Дорога от стула, на который он присаживается на минуту, к дирижерскому пульту, совершается много раз, быстрыми шагами.
Разговор Лира с небом.
— Вы думаете, я плачу? — на экране Лир подымает глаза к небу. — Я мог бы плакать, — продолжает он, не получив ответа, — но на тысячу частей порвется сердце, прежде чем я заплачу.
В кадре медленно появляется темный край тучи. Надвигается чернота, и вместе с ней возникает звук. Звук тянется еле слышно, вместе с движением тучи усиливается, не различить инструментов, нет музыкальной фразы — одно только разрастающееся звучание, лишенное материальности, надвигается вместе с чернотой, набирает силу и, когда экран поглощен тьмой, лязгает оглушительным ударом железа.
Всего лишь одна нота "фа".
— В "Гамлете" у нас была тема Офелии, — слышу я утром по телефону знакомый голос, — почему бы теперь не написать Корделию?
Но в "Лире" мне не хотелось бы слышать темы героев.
— Хорошо, — не спорит Дмитрий Дмитриевич, — тогда найдем место для контрастного материала: мрачных; тяжелых номеров уже много.

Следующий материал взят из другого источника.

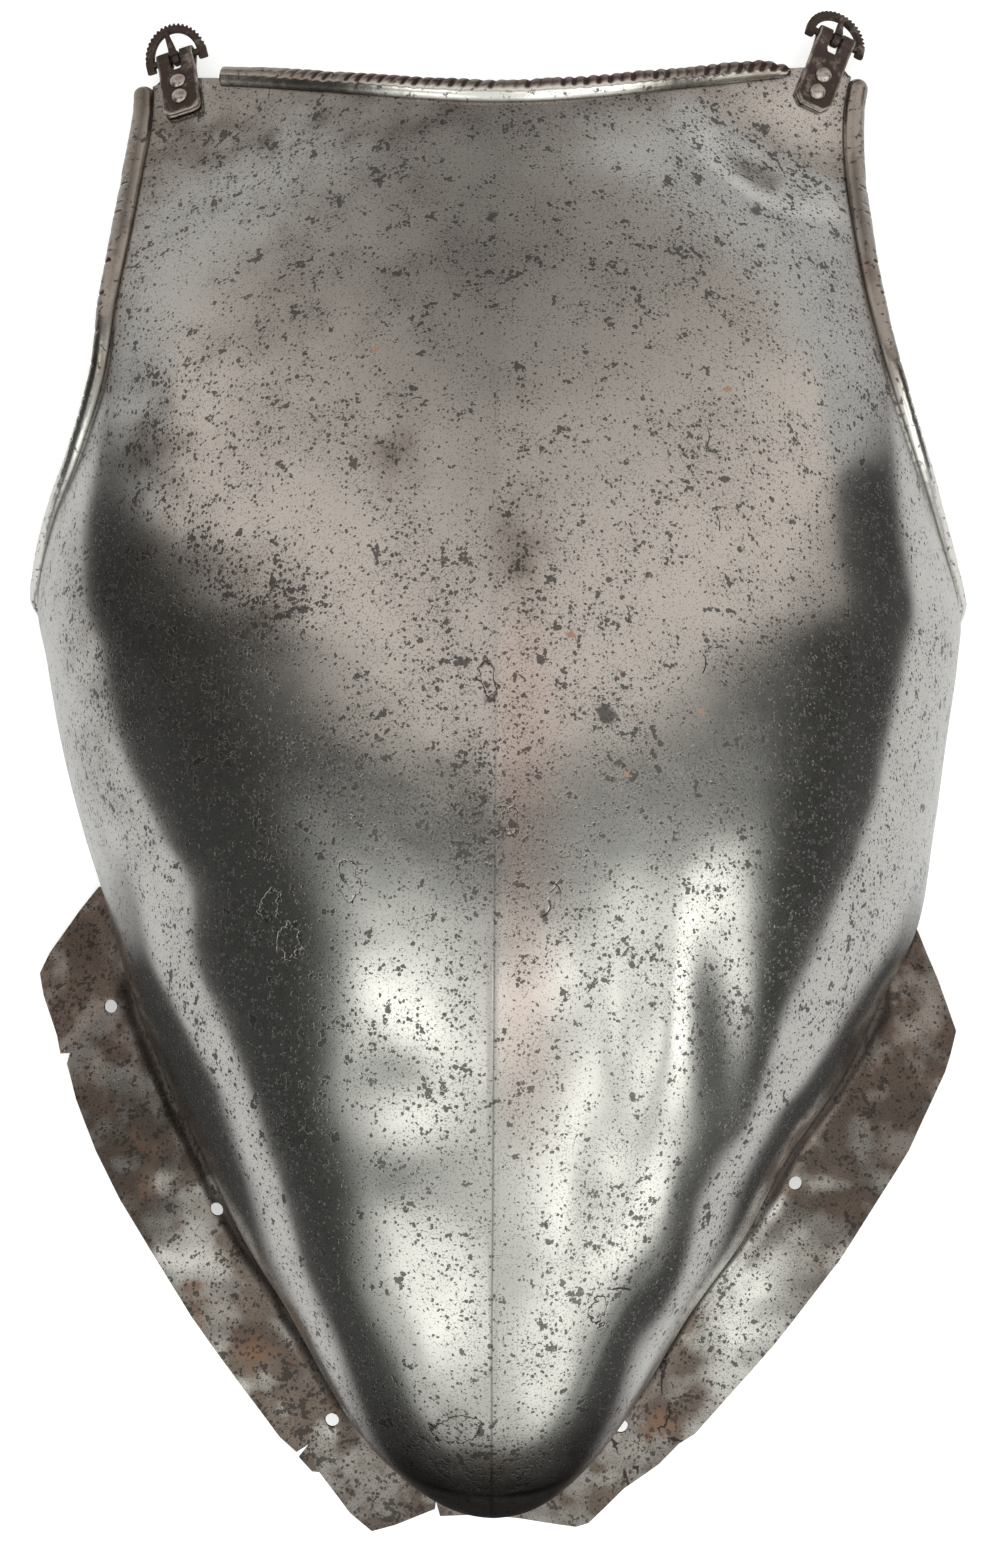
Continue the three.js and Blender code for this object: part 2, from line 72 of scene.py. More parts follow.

Нужна, проще говоря, тихая музыка. Голос зла (буря) у нас есть, пусть будет, что ли... голос добра.
— Голос правды, — предлагаю я, — можно продолжить чувства и мысли бедного Тома (лучше быть презренным нищим, чем вынужденным лгать).
Мой собеседник немедленно, охотно соглашается. Вскоре мы записываем номер.